**Information provided**
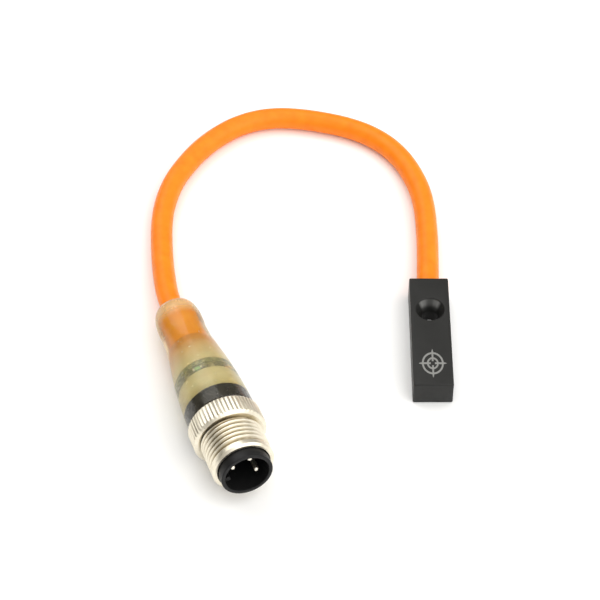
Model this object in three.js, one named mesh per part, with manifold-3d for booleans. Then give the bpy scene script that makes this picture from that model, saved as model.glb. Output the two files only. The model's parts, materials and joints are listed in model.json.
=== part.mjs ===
// Block proximity sensor with a short moulded lead that ends in an M12 plug.
// Units are millimetres and +Z is up. The origin is the middle of the sensor head's underside,
// the sensing end points to -Y and the lead leaves the head towards +Y. The head, the lead and
// the plug all lie on the plane z = 0.

import * as THREE from 'three';
import * as BufferGeometryUtils from 'three/addons/utils/BufferGeometryUtils.js';
import Module from 'manifold-3d';

const wasm = await Module();
wasm.setup();

// ---------------------------------------------------------------- driving dimensions

// Sensor head
const HEAD_WIDTH = 7.7;
const HEAD_LENGTH = 26.8;
const HEAD_HEIGHT = 5.5;
const HEAD_CORNER = 0.5;
const HEAD_EDGE = 0.22;
const WALL = 0.75;
const ROOF = 0.8;
const COVER_THICKNESS = 0.6;
const COVER_RIM = 0.5;
const COVER_GAP = 0.1;
const SCREW_Y = 5.4;
const SCREW_RADIUS = 1.75;
const SCREW_MOUTH_RADIUS = 2.85;
const SCREW_SEAT_Z = 2.6;
const MARK_Y = -8.1;

// Lead
const LEAD_RADIUS = 2.2;
const LEAD_SIDES = 10;
const LEAD_STEPS = 30;
const FACE_GAP = 0.3;
const SEAL_RADIUS = 2.25;
const SEAL_LENGTH = 3.7;
const SEAL_CLEARANCE = 0.1;
const HEAD_WIRE_RADIUS = 0.2;
const PLUG_WIRE_RADIUS = 0.45;

// Plug, measured along its own axis from the end where the lead enters (z = 0) to the rim
const PLUG_LENGTH = 46.9;
const PLUG_YAW = THREE.MathUtils.degToRad(19.7);
const PLUG_X = -50.7;
const PLUG_Y = 7.7;
const BODY_REAR_Z = 1.6;
const BULGE_Z = 6.0;
const BULGE_RADIUS = 4.6;
const KNURL_REAR_Z = 33.0;
const KNURL_FRONT_Z = 37.4;
const KNURL_RADIUS = 7.1;
const THREAD_RADIUS = 6.0;
const THREAD_ROOT_RADIUS = 5.45;
const NUT_FRONT_Z = 44.9;
const NUT_BORE_RADIUS = 5.15;
const NUT_RECESS_RADIUS = 5.85;
const NUT_STEP_Z = 35.6;
const BODY_FRONT_Z = 32.75;
const BODY_FRONT_RADIUS = 6.65;
const RING_REAR_Z = 29.0;
const RING_RADIUS = 5.95;
const RING_GAP = 0.1;
const CARRIER_RADIUS = 4.95;
const CARRIER_FLANGE_RADIUS = 5.6;
const SPIGOT_RADIUS = 3.5;
const SPIGOT_REAR_Z = 25.5;
const HOLLOW_RADIUS = 4.8;
const HOLLOW_REAR_Z = 17.0;
const INNER_MOULD_RADIUS = 4.5;
const INNER_MOULD_REAR_Z = 22.95;
const CAVITY_RADIUS = 4.2;
const CAVITY_FLOOR_Z = 37.5;
const PIN_RADIUS = 0.5;
const PIN_CIRCLE_RADIUS = 2.5;
const PIN_TIP_Z = 45.5;
const PIN_REAR_Z = 20.2;
const BOARD_REAR_Z = 21.0;
const BOARD_FRONT_Z = 22.0;
const BOARD_RADIUS = 4.6;
const JACKET_END_Z = 13.6;
const PIN_ANGLES = { 1: 153, 3: 333, 4: 63 };
const KEY_ANGLE = 198;
const ROUND_SIDES = 48;

// The plug rests on the knurled nut's rear edge and on the bulge at its back, nose up
const PLUG_TILT = Math.atan2(KNURL_RADIUS - BULGE_RADIUS, KNURL_REAR_Z - BULGE_Z);
const PLUG_REAR_HEIGHT = BULGE_RADIUS * Math.cos(PLUG_TILT) - BULGE_Z * Math.sin(PLUG_TILT);

// The lead's route from the plug to the head, chosen by hand: out of the plug along its axis,
// down to the table, round one open loop, and up into the middle of the head's end
const LEAD_ROUTE = [
  [-50.80, 7.98, 4.00],
  [-51.60, 10.90, 3.71],
  [-52.15, 14.00, 3.40],
  [-52.65, 17.60, 2.96],
  [-53.05, 21.50, 2.57],
  [-53.35, 25.50, 2.33],
  [-53.50, 29.60, 2.23],
  [-53.35, 33.80, 2.23],
  [-52.65, 38.20, 2.23],
  [-51.20, 43.00, 2.23],
  [-48.95, 47.40, 2.23],
  [-46.20, 51.55, 2.23],
  [-42.80, 55.20, 2.23],
  [-38.80, 58.25, 2.23],
  [-34.40, 60.15, 2.23],
  [-29.80, 60.85, 2.23],
  [-25.00, 60.50, 2.23],
  [-20.10, 59.50, 2.23],
  [-15.30, 58.00, 2.23],
  [-10.90, 55.75, 2.23],
  [-7.10, 52.60, 2.23],
  [-4.10, 48.60, 2.23],
  [-2.00, 44.10, 2.23],
  [-0.60, 39.40, 2.23],
  [0.08, 34.70, 2.23],
  [0.30, 30.00, 2.24],
  [0.34, 25.50, 2.32],
  [0.24, 21.00, 2.50],
  [0.10, 17.00, 2.68],
  [0.00, 13.70, 2.75],
];

// ---------------------------------------------------------------- materials

const finish = (color, roughness, metalness = 0) =>
  new THREE.MeshStandardMaterial({ color, roughness, metalness });

const MATERIALS = {
  blackPlastic: () => finish(0x232322, 0.45),
  blackInsert: () => finish(0x1b1b1c, 0.55),
  blackRubber: () => finish(0x181818, 0.8),
  orangeJacket: () => finish(0xf08a1e, 0.5),
  clearBody: () => finish(0xd8c080, 0.2),
  innerMould: () => finish(0xcdbb8a, 0.4),
  nickel: () => finish(0xc9c3b4, 0.3, 1),
  goldPin: () => finish(0xd2b26a, 0.28, 1),
  board: () => finish(0x2c5a38, 0.5),
  ferrite: () => finish(0x3a3a3c, 0.7),
  copper: () => finish(0xb5672f, 0.35, 1),
  bobbin: () => finish(0xe4ddc8, 0.5),
  chip: () => finish(0x202124, 0.5),
  ceramic: () => finish(0xb49a72, 0.5),
  greenLens: () => finish(0x6fd08a, 0.2),
  yellowLens: () => finish(0xf2c94c, 0.2),
  wireBrown: () => finish(0x6b4226, 0.5),
  wireBlue: () => finish(0x2a5fa8, 0.5),
  wireBlack: () => finish(0x202020, 0.5),
};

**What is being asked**
Make a copy of each line that contains the string "from".

**Finished answer**
Model this object in three.js, one named mesh per part, with manifold-3d for booleans. Then give the bpy scene script that makes this picture from that model, saved as model.glb. Output the two files only. The model's parts, materials and joints are listed in model.json.
import * as THREE from 'three';
import * as BufferGeometryUtils from 'three/addons/utils/BufferGeometryUtils.js';
import Module from 'manifold-3d';
// Plug, measured along its own axis from the end where the lead enters (z = 0) to the rim
// The lead's route from the plug to the head, chosen by hand: out of the plug along its axis,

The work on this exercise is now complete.